Exercise: Print, exactly as they stand, the lines from the start of the listing to the line containing "centre_foot = -520.0", inclusive.
--- Data block ---
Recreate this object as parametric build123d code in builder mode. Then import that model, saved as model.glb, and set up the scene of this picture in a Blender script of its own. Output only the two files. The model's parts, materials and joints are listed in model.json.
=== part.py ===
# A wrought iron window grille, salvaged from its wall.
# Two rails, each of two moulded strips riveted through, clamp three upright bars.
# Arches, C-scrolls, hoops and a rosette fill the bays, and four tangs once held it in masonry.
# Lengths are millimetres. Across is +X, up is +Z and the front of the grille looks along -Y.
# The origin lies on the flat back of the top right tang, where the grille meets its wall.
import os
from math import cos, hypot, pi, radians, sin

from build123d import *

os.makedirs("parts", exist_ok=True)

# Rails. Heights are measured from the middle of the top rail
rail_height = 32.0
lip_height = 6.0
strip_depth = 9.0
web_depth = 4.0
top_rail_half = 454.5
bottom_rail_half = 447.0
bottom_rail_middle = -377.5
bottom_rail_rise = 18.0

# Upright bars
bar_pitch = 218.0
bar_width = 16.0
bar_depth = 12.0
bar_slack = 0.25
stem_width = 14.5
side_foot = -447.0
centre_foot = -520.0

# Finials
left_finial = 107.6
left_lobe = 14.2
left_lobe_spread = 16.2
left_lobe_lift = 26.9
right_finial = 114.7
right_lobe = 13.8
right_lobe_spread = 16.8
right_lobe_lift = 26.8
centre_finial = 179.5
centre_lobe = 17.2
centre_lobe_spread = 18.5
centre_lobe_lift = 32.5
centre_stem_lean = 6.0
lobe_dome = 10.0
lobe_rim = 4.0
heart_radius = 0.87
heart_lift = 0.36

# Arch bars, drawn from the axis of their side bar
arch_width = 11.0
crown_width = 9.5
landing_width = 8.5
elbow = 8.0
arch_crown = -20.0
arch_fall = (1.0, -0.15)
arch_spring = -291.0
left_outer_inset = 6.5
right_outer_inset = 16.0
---
Answer below:
Recreate this object as parametric build123d code in builder mode. Then import that model, saved as model.glb, and set up the scene of this picture in a Blender script of its own. Output only the two files. The model's parts, materials and joints are listed in model.json.
=== part.py ===
# A wrought iron window grille, salvaged from its wall.
# Two rails, each of two moulded strips riveted through, clamp three upright bars.
# Arches, C-scrolls, hoops and a rosette fill the bays, and four tangs once held it in masonry.
# Lengths are millimetres. Across is +X, up is +Z and the front of the grille looks along -Y.
# The origin lies on the flat back of the top right tang, where the grille meets its wall.
import os
from math import cos, hypot, pi, radians, sin

from build123d import *

os.makedirs("parts", exist_ok=True)

# Rails. Heights are measured from the middle of the top rail
rail_height = 32.0
lip_height = 6.0
strip_depth = 9.0
web_depth = 4.0
top_rail_half = 454.5
bottom_rail_half = 447.0
bottom_rail_middle = -377.5
bottom_rail_rise = 18.0

# Upright bars
bar_pitch = 218.0
bar_width = 16.0
bar_depth = 12.0
bar_slack = 0.25
stem_width = 14.5
side_foot = -447.0
centre_foot = -520.0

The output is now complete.